Notrufsystem E-Call Foto: Fotolia

Beim Notrufsystem E-Call geht es nicht nur um die Sicherheit, vielmehr stehen für Hersteller und Versicherungen wirtschaftliche Interessen im Vordergrund.

Bereits 2015 soll das neue europa­weite Notrufsystem E-Call Pflicht für alle Neuwagen der EU werden. Autos, die damit ausgerüstet sind, schicken bei einer Panne oder einem Unfall automatisch einen Rettungsruf in die E-Call-Zentrale. Mehr als 2.500 Menschenleben könnten laut den Prognosen der EU dadurch gerettet werden.

Handfeste wirtschaftliche Interessen

Doch es geht auch um handfeste wirtschaftliche Interessen. Schon heute ist das Interesse von Herstellern, Versicherungen und Autovermietern ungeheuer groß. Schließlich geht es um das äußerst lukrative Pannen- und Unfallgeschäft. Klar im Vorteil sind die Hersteller. Sie könnten das System so programmieren, dass gleichzeitig in der eigenen Zentrale ein Notruf eingeht. Aber auch die Versicherungen melden ihre Ansprüche an: "Bei einem kleineren Unfall möchten auch wir informiert werden", forderte Klaus-Jürgen Heitmann, Vorstand der Huk-Coburg. Mittlerweile hat der Gesamtverband der Deutschen Versicherungswirtschaft gemeinsam mit dem ADAC einen Brandbrief nach Brüssel gesandt, in dem für einen freien Markt geworben wird.

Andernfalls landen viele Autos womöglich in der Werkstatt des Herstellers, obwohl der Kunde eine Werkstattbindung mit dem Versicherer oder Leasinggeber vereinbart hat. Flottenmanager müssen daher beim Einsatz jedes Notrufsystems genau wissen, wer wann und wie informiert wird. Schon aus arbeitsrechtlichen Gründen verbietet sich jede Datenmauschelei. Michael Eckert, Fachanwalt für Arbeitsrecht und Vorstandsmitglied des Deutschen Anwaltsvereins, rät Arbeitgebern und Beschäftigten, im Vorfeld von Streitigkeiten für klare Verhältnisse zu sorgen. "Zum Beispiel bei der Frage von automatischen Aufzeichnungen sollten die geltenden Regelungen für beide Seiten schriftlich festgehalten werden."

Pay-as-you-drive: Versicherungskosten fürs Fahren

Das gilt auch, wenn das System das Fahrverhalten protokolliert und diese Daten an Versicherer weiterleitet. Ein solches Protokoll könnte für sogenannte ­Pay-as-you-drive-Policen interessant sein. Hierbei fallen Versicherungskosten nur noch für die gefahrene Strecke an.

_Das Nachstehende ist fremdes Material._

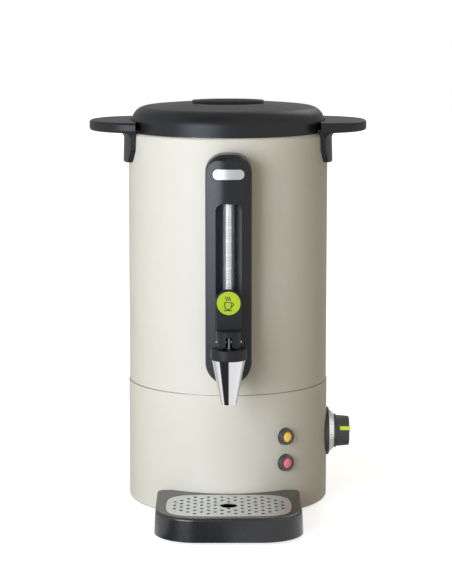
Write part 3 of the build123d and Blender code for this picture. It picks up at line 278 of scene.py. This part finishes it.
strip_ink = make_moulded("white strip print", "#F4F4F2", 0.30, 0.36, 1.0 * mm, 0.002 * mm)
glass = make_glass()
print(len(bpy.data.materials), "materials in all")

# %% [markdown]
# ## Dressing the CAD nodes
# Most pieces of the urn are already right in shape, with true edges and smooth normals, so they
# only need their finish. Each finish is listed once, with the nodes that wear it.

# %% Give every node its finish
worn = {
    powder_coat: ["outer_casing", "base_casing"],
    galvanised: ["seam_band", "base_plate", "control_bracket"],
    vessel_steel: ["inner_vessel", "lid_liner", "tap_nut", "heating_element"],
    grid_steel: ["drip_grid", "tap_stem", "lever_pin", "tap_spring"],
    chrome: ["tap_body", "tap_shank"],
    badge_metal: ["column_badge"],
    dial_metal: ["dial_ring"],
    pressed_aluminium: ["heater_plate"],
    zinc: ["foot_screws", "tie_rods", "base_screws", "heater_terminals", "handle_screws",
           "column_screws", "dial_screws", "thermostat_spindle"],
    copper: ["sensing_bulbs", "capillary_tubes"],
    abs_black: ["lid_shell", "right_handle", "left_handle", "tap_lever", "tap_bonnet", "tap_bush",
                "cord_gland", "gland_nut", "lamp_nuts"],
    tray_black: ["drip_tray"],
    column_black: ["tap_column"],
    bezel_black: ["lamp_bezels"],
    knob_black: ["thermostat_knob", "dial_base"],
    disc_green: ["lever_disc"],
    pointer_green: ["knob_pointer"],
    scale_white: ["level_scale"],
    insulator: ["thermostat_body", "lamp_bodies", "terminal_block", "safety_cutout"],
    silicone: ["lid_seal", "tube_seals", "tap_washers", "seat_cup"],
    rubber: ["rubber_feet", "tray_pads"],
    wire_cover: ["internal_wires"],
    amber: ["amber_lens"],
    red: ["red_lens", "reset_button"],
    glass: ["level_tube"],
}
for material, names in worn.items():
    for name in names:
        for slot in nodes[name].material_slots:
            slot.material = material
bare = sorted(set(nodes) - {name for names in worn.values() for name in names})
print("nodes without a finish:", bare)

# %% [markdown]
# ## Turned pieces
# A knob and a lamp lens are turned forms: one outline swept round an axis. A Geometry Nodes tree
# does this for any outline. It makes a grid with a row for each outline point, looks up that
# point for the whole row, and turns each column by its own angle. Two extra rules make it fit
# the real pieces: grip grooves that dip the radius on part of the height, and a twist from row
# to row, which breaks a smooth dome into the diamond facets of a cut lens.

# %% A tree needs sockets and a way to grow a mesh from it
def new_tree(name, sockets):
    """An empty Geometry Nodes tree with named inputs; gives the tree and its input node."""
    tree = bpy.data.node_groups.new(name, "GeometryNodeTree")
    tree.interface.new_socket("Geometry", in_out="INPUT", socket_type="NodeSocketGeometry")
    for socket, kind in sockets.items():
        tree.interface.new_socket(socket, in_out="INPUT", socket_type=kind)
    tree.interface.new_socket("Geometry", in_out="OUTPUT", socket_type="NodeSocketGeometry")
    return tree, tree.nodes.new("NodeGroupInput").outputs


def close_tree(tree, geometry, material):
    """Ends a tree with real geometry that wears the given material."""
    real = add(tree, "GeometryNodeRealizeInstances", {"Geometry": geometry})
    dressed = add(tree, "GeometryNodeSetMaterial", {
        "Geometry": real.outputs[0], "Material": material})
    add(tree, "NodeGroupOutput", {"Geometry": dressed.outputs[0]})


def grow(name, points, edges, faces, tree, **values):
    """Runs a tree on a small mesh and gives an object with the plain mesh that comes out."""
    seed = bpy.data.meshes.new(name)
    seed.from_pydata(points, edges, faces)
    piece = bpy.data.objects.new(name, seed)
    scene.collection.objects.link(piece)
    modifier = piece.modifiers.new("grow", "NODES")
    modifier.node_group = tree
    for socket in tree.interface.items_tree:
        key = socket.name.replace(" ", "_")
        if socket.in_out == "INPUT" and key in values:
            modifier[socket.identifier] = values[key]
    evaluated = piece.evaluated_get(bpy.context.evaluated_depsgraph_get())
    mesh = bpy.data.meshes.new_from_object(evaluated)
    piece.modifiers.clear()
    piece.data = mesh
    bpy.data.meshes.remove(seed)
    mesh.name = name
    return piece


def put(piece, matrix, body, slot, *replaced):
    """Moves the mesh, not the object, to its place, and says which body carries it."""
    piece.data.transform(matrix)
    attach(piece, body)
    if replaced:
        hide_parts(*replaced)
    print(piece.name, len(piece.data.polygons), "faces on", body)


# %% The turned tree
INTEGER, NUMBER, VECTOR = "NodeSocketInt", "NodeSocketFloat", "NodeSocketVector"
weld_distance = 0.001 * mm


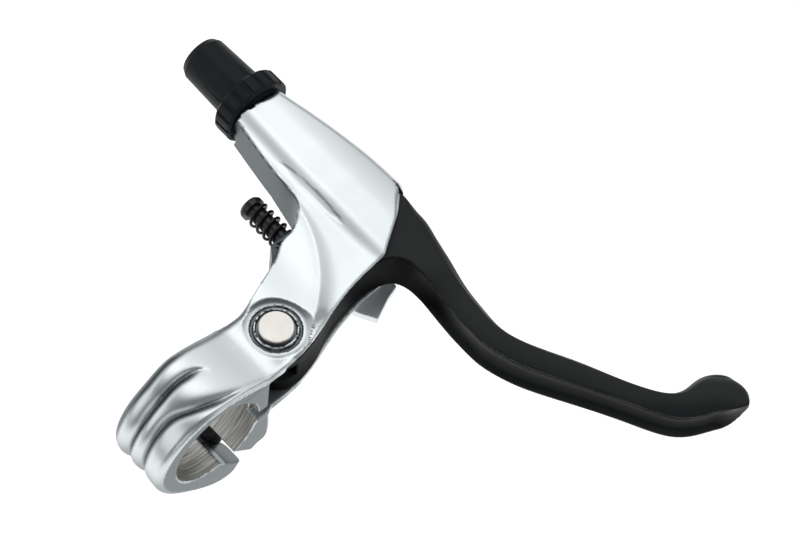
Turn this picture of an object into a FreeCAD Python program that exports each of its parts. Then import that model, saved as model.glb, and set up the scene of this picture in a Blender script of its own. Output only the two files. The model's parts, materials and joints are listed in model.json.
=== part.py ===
import FreeCAD, Part
import Sketcher
import math
import os
import re

# A right-hand brake lever for a flat handlebar, in millimetres.
# Origin: centre of the clamp bore, halfway along it.
# +X along the bar towards the lever's tip, +Y forward from the bar, +Z up along the pivot axle.

V = FreeCAD.Vector
Rotation = FreeCAD.Rotation
doc = FreeCAD.newDocument("BrakeLever")
sheet = doc.addObject("Spreadsheet::Sheet", "Sizes")

SIZES = [
    ("bar_radius", 11.1, "clamp bore, for a 22.2 mm bar"),
    ("clamp_width", 17.2, "length of the clamp along the bar"),
    ("clamp_wall", 2.9, "clamp wall above the bar"),
    ("clamp_rear_wall", 4.8, "clamp wall behind the bar"),
    ("clamp_edge", 1.5, "rounding of the clamp's two side edges"),
    ("groove_depth", 1.1, "depth of the two grooves round the clamp"),
    ("groove_radius", 1.5, "section radius of the two grooves"),
    ("groove_spacing", 4.1, "distance between the two grooves"),
    ("groove_middle", 0.15, "place of the middle lobe along the clamp"),
    ("gap_width", 3.2, "clamp gap"),
    ("gap_offset", 5.5, "distance of the gap's middle plane from the bar axis"),
    ("bolt_reach", 14.5, "distance of the clamp bolt from the bar axis, along the gap"),
    ("bolt_radius", 2.95, "clamp bolt thread, M6"),
    ("bolt_length", 14.0, "clamp bolt under its head"),
    ("bolt_head_radius", 4.8, "clamp bolt head"),
    ("bolt_head_height", 4.5, "clamp bolt head"),
    ("bolt_socket", 5.0, "clamp bolt socket across flats"),
    ("bolt_seat", 4.4, "bolt seat to the gap's middle plane"),
    ("washer_height", 0.8, "clamp washer"),
    ("washer_radius", 5.2, "clamp washer"),
    ("bolt_fit", 0.05, "radial clearance of the clamp bolt"),
    ("pivot_y", 22.8, "pivot axis ahead of the bar axis"),
    ("bay_height", 12.1, "height of the lever bay"),
    ("bay_floor", -2.8, "upper face of the lower plate"),
    ("top_plate", 1.7, "thickness of the top plate at the pivot"),
    ("lower_plate", 2.7, "thickness of the lower plate"),
    ("underside_edge", 1.8, "bevel round the lower plate"),
    ("top_edge", 1.4, "rounding round the top plate"),
    ("neck_half", 8.2, "half width of the neck at the pivot"),
    ("bay_rear", 13.7, "rear wall of the lever bay ahead of the bar axis"),
    ("spot_face_radius", 7.2, "spot face round the pivot"),
    ("spot_face_depth", 0.55, "depth of the spot face in the top plate"),
    ("boss_ring_radius", 5.5, "raised ring round the axle"),
    ("boss_ring_rise", 0.4, "height of the ring over the spot face"),
    ("axle_recess_radius", 4.65, "recess round the axle's head"),
    ("axle_recess_depth", 0.95, "recess round the axle's head"),
    ("axle_head_radius", 3.85, "axle head"),
    ("axle_head_rise", 0.65, "axle head over the ring"),
    ("axle_head_edge", 0.22, "bevel on the axle head"),
    ("axle_radius", 3.0, "axle shaft"),
    ("axle_fit", 0.02, "radial clearance of the axle in the plates"),
    ("running_fit", 0.05, "radial clearance of turning pieces"),
    ("snap_ring_radius", 4.6, "snap ring outside"),
    ("snap_ring_height", 0.8, "snap ring"),
    ("snap_groove_depth", 0.5, "groove of the snap ring in the axle"),
    ("bushing_wall", 1.0, "bushing wall"),
    ("bushing_length", 2.9, "bushing inside the lever's boss"),
    ("bushing_flange", 0.6, "bushing flange height"),
    ("bushing_flange_radius", 5.6, "bushing flange"),
    ("thrust_washer_height", 0.4, "thrust washers"),
    ("side_play", 0.04, "play between the stacked pieces at the pivot"),
    ("lever_boss_radius", 7.6, "pivot boss of the lever"),
    ("lever_height", 10.0, "height of the lever between its bushings"),
    ("spring_wire", 0.8, "return spring wire"),
    ("spring_radius", 4.7, "return spring, mean radius"),
    ("spring_turns", 3, "return spring"),
    ("spring_leg", 7.6, "return spring, leg in the lever's arm"),
    ("spring_room", 0.5, "room round the return spring"),
    ("nose_end_x", -45.4, "front end of the adjuster nose"),
    ("nose_half", 6.0, "half width of the nose at its end"),
    ("adjuster_y", 57.6, "adjuster axis ahead of the bar axis"),
    ("adjuster_z", 5.0, "adjuster axis height"),
    ("nose_drop", 7.2, "underside of the nose below the adjuster axis"),
    ("stud_radius", 4.0, "threaded stud of the adjuster, M8"),
    ("stud_length", 13.0, "stud inside the nose and ring"),
    ("barrel_length", 14.6, "adjuster barrel"),
    ("barrel_root_radius", 6.0, "adjuster barrel beside the ring"),
    ("barrel_tip_radius", 5.6, "adjuster barrel at its far end"),
    ("barrel_dome", 1.9, "rounded end of the barrel"),
    ("barrel_flutes", 8, "flutes on the barrel"),
    ("flute_radius", 0.5, "section radius of a flute"),
    ("flute_depth", 0.28, "depth of a flute"),
    ("housing_radius", 2.6, "seat for a 5 mm cable housing"),
    ("housing_depth", 8.5, "depth of the housing seat"),
    ("cable_radius", 1.1, "way for the inner cable"),
    ("cable_slot", 2.0, "slot for putting in the cable"),
    ("ring_radius", 8.6, "lock ring"),
    ("ring_height", 4.9, "lock ring"),
    ("ring_lobes", 18, "lobes round the lock ring"),
    ("ring_groove", 0.55, "section radius of the grooves between the lobes"),
    ("ring_hub_radius", 6.8, "serrated hub of the lock ring"),
    ("ring_hub_height", 0.35, "serrated hub of the lock ring"),
    ("ring_gap", 0.5, "gap between barrel and ring"),
    ("reach_y", 41.2, "reach screw ahead of the bar axis"),
    ("reach_z", 3.4, "reach screw height"),
    ("reach_wall_x", -17.7, "outer face of the wall that holds the reach screw"),
    ("reach_wall", 2.4, "thickness of that wall"),
    ("reach_radius", 1.95, "reach screw thread, M4"),
    ("reach_head_radius", 2.85, "reach screw head"),
    ("reach_head_height", 2.0, "reach screw head"),
    ("reach_length", 19.6, "reach screw under its head"),
    ("reach_tip_gap", 0.3, "gap between the reach screw's tip and the lever at rest"),
    ("shin_x", -8.1, "face of the lever's arm that the reach screw stops"),
    ("reach_wire", 0.72, "wire of the spring on the reach screw"),
    ("reach_coils", 4.5, "turns of that spring"),
    ("hook_x", -6.6, "cable hook axis"),
    ("hook_radius", 4.9, "cable hook"),
    ("hook_height", 7.7, "cable hook"),
    ("hook_bottom", -0.95, "underside of the cable hook"),
    ("nipple_radius", 3.6, "seat for a 7 mm barrel nipple"),
    ("nipple_depth", 6.4, "depth of the nipple seat"),
    ("blade_height", 9.4, "height of the blade beside the body"),
    ("blade_width", 6.2, "width of the blade beside the body"),
    ("blade_waist", 0.96, "share of that width and height that the blade keeps near its tip"),
    ("channel_depth", 1.1, "hollow along the blade's rear face"),
]


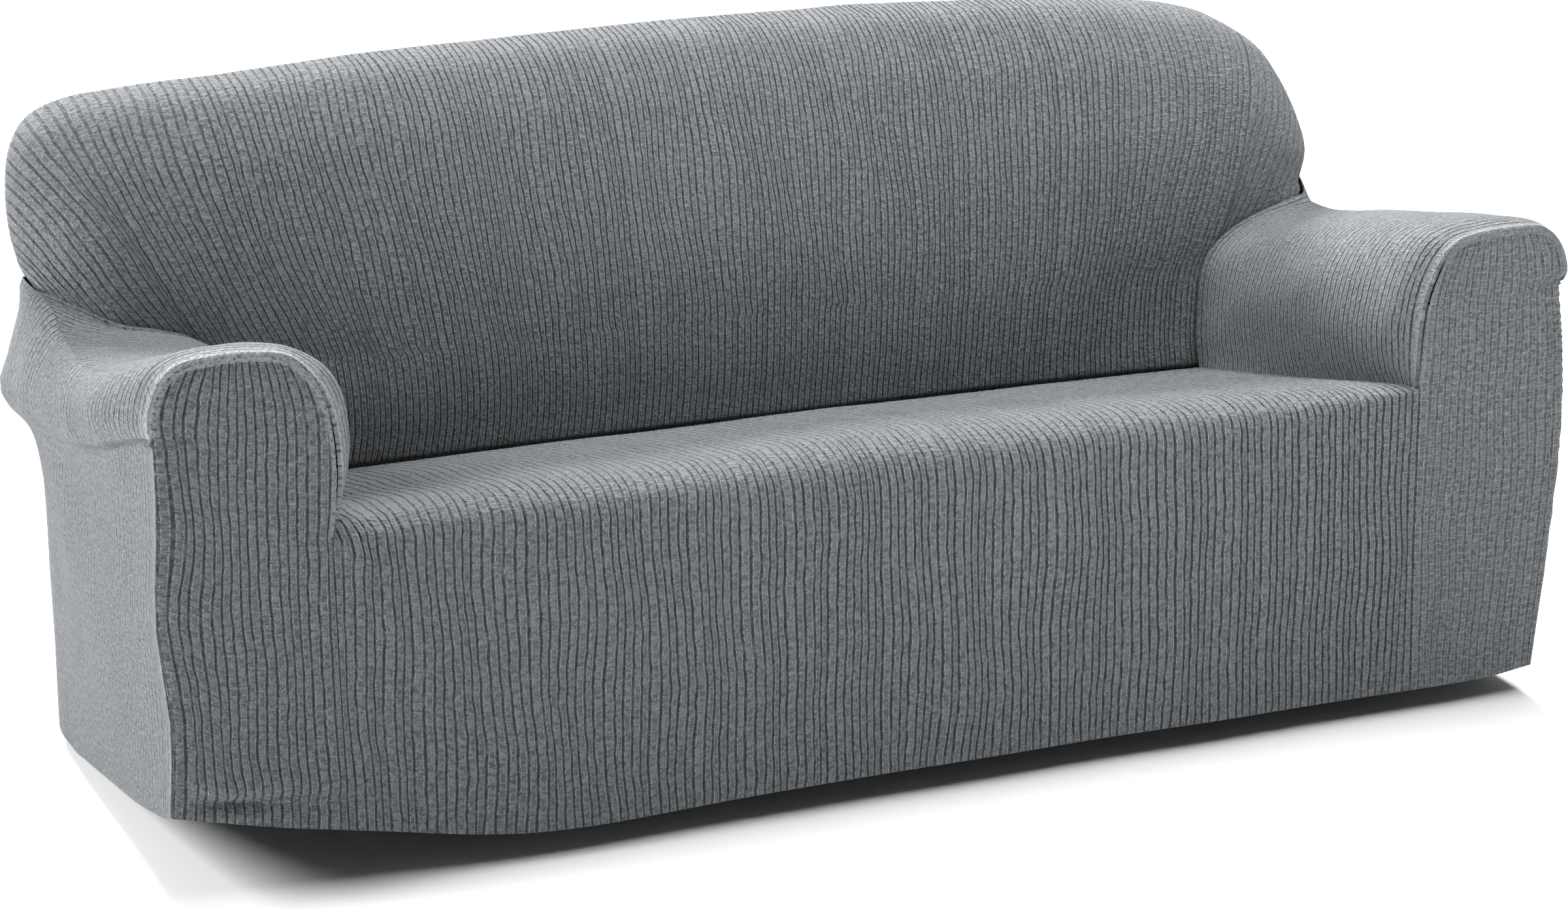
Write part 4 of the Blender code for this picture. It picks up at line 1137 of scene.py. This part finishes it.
def sky():
    """Soft light from all round, brighter behind the cover than in front of it."""
    world = bpy.data.worlds.new("studio")
    world.use_nodes = True
    nodes, links = world.node_tree.nodes, world.node_tree.links
    nodes["Background"].inputs[0].default_value = (*SKY_COLOUR, 1)
    parts = nodes.new("ShaderNodeSeparateXYZ")
    links.new(nodes.new("ShaderNodeTexCoord").outputs["Generated"], parts.inputs[0])
    fade = nodes.new("ShaderNodeMapRange")
    put(links, parts.outputs["Y"], fade.inputs["Value"])
    for key, value in (("From Min", -0.6), ("From Max", 0.6), ("To Min", SKY_FRONT), ("To Max", SKY_BEHIND)):
        put(links, value, fade.inputs[key])
    links.new(fade.outputs["Result"], nodes["Background"].inputs[1])
    bpy.context.scene.world = world


def lights():
    """The lamps of the studio."""
    for name, kind, at, target, size, power, spread in LIGHTS:
        light = bpy.data.lights.new(name, kind)
        if kind == "SUN":
            light.angle = np.radians(size)
        else:
            light.size = size
            light.spread = np.radians(spread)
        light.energy = power
        lamp = placed(name, light)
        lamp.location = at
        lamp.rotation_mode = "QUATERNION"
        lamp.rotation_quaternion = (Vector(target) - Vector(at)).to_track_quat("-Z", "Y")


def camera():
    """The photograph's viewpoint."""
    back = np.array([
        np.sin(AZIMUTH) * np.cos(ELEVATION), -np.cos(AZIMUTH) * np.cos(ELEVATION), np.sin(ELEVATION),
    ])
    right = np.cross([0, 0, 1], back)
    right /= np.linalg.norm(right)
    up = np.cross(back, right)
    right, up = np.cos(ROLL) * right + np.sin(ROLL) * up, np.cos(ROLL) * up - np.sin(ROLL) * right
    data = bpy.data.cameras.new("camera")
    data.sensor_width = SENSOR
    data.lens = LENS
    made = placed("camera", data)
    made.matrix_world = Matrix([*np.stack([right, up, back, CAMERA_AT], axis=1).tolist(), [0, 0, 0, 1]])
    bpy.context.scene.camera = made


# ---------------------------------------------------------------- everything together
def main():
    """Camera and studio, then each cloth with the size, height and seed of its soft dents."""
    camera()
    floor()
    sky()
    lights()
    bpy.context.scene.view_settings.view_transform = "Standard"
    material = ribbed_cloth()
    piece = front_cloth().build(soft_dents(0.16, 0.0012, 201), material)
    piece = arm_cloth(-1, ARM_LEFT, "arm_left_cloth", "arm_left").build(soft_dents(0.13, 0.0022, 211), material)
    piece = arm_cloth(1, ARM_RIGHT, "arm_right_cloth", "arm_right").build(soft_dents(0.13, 0.0015, 221), material)
    piece = back_cloth().build(soft_dents(0.17, 0.0016, 231), material)
    piece = rear_cloth().build(soft_dents(0.20, 0.0020, 241), material)


main()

Außerdem könnte E-Call gleichzeitig als Basistechnologie für einen direkten Draht zum Autofahrer dienen. Werkstätten sehen dann beispielsweise, wann die nächste Inspektion fällig ist. Für Flottenbetreiber kann dies zwar eine große Hilfe sein, doch wer kontrolliert, ob der Werkstattbesuch auch wirklich nötig ist? Hier könnten die Kosten schnell aus dem Ruder laufen.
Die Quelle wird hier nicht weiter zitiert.